Cafés – Um café com petiscos, de preferência gratuitos, ajudam a segurar, senão atenção do leitor, pelo menos o leitor.Internet livre – Serviços potentes de W-Fi e 4G e computadores para que os jovens se divirtam com literatura e aplicativos de literatura no espaço das livrarias.
Orientação – As livrarias perderam a noção de que quem as
frequenta precisa de atendimento personalizado e especializado. Hoje a pressa converteu os atendentes de livrarias em meros balconistas mal-humorados.
Salas de vídeo, games, revistas e discos – Reservar um espaço para a oferta de produtos multimídia que enriqueçam a experiência literária. Não produtos soltos e descontextualizados.
Eventos – Ocasiões que associem a experiência da leitura, como shows, peças, recitais, encontros de fãs, palestras de escritores e leituras enriquecem o ambiente. Um pequeno auditório pode ser instalado se o espaço permitir. Livrarias funcionam bem como parques de diversões de adultos e crianças.
Curadoria – Contratar um profissional que, mais que um gerente banal, tome conta de todas as atividades culturais e educacionais do negócio e que seja ouvido pela administração.
Entrega – Prestar serviços de encomenda em domicílio na região, pela internet. e por telefone. Para isso, um bom serviço de loja virtual e uma boa presença nas redes sociais não podem faltar
Acervo visível – Não adianta oferecer todas essas atrações se a livraria não expuser em belas estantes um acervo importante e portentoso, sujeito à constante renovação. Isso sem deixar de manter os títulos disponíveis ao alcance da mão do leitor.

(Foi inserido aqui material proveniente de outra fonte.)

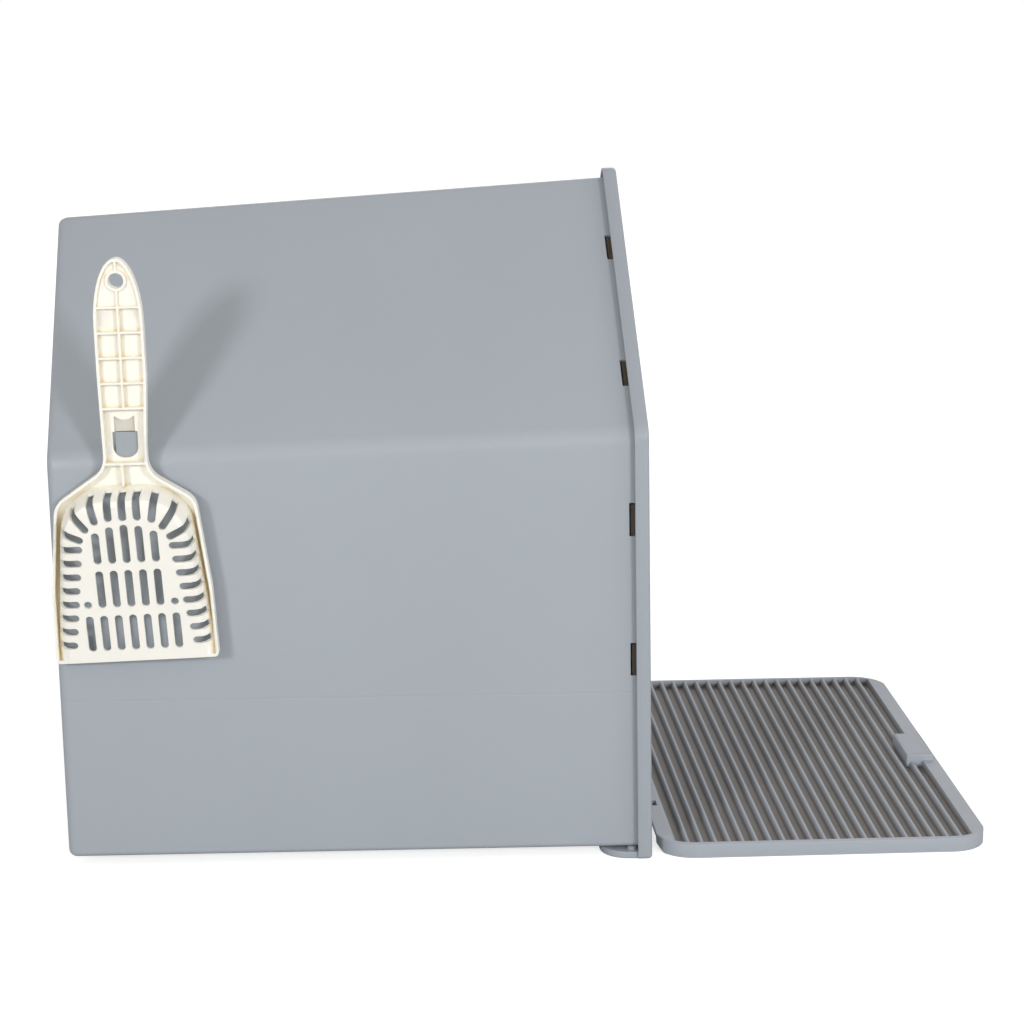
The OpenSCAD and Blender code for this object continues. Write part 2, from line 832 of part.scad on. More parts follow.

Hoje poucas livrarias remanescentes no Brasil adotam essas medidas e preenchem esses requisitos. Só mesmo algumas grandes cadeias, que foram as primeiras devoradoras das livrarias de esquina. Quem sabe se as pequenas livrarias e sebos não conseguem manter vivo o sonho da presença dos leitores e dos autores, cada vez mais distantes uns dos outros? Talvez eu esteja sendo ingênuo demais. Mas nada me irá substituir um passeio distraído pelas estantes de uma livraria.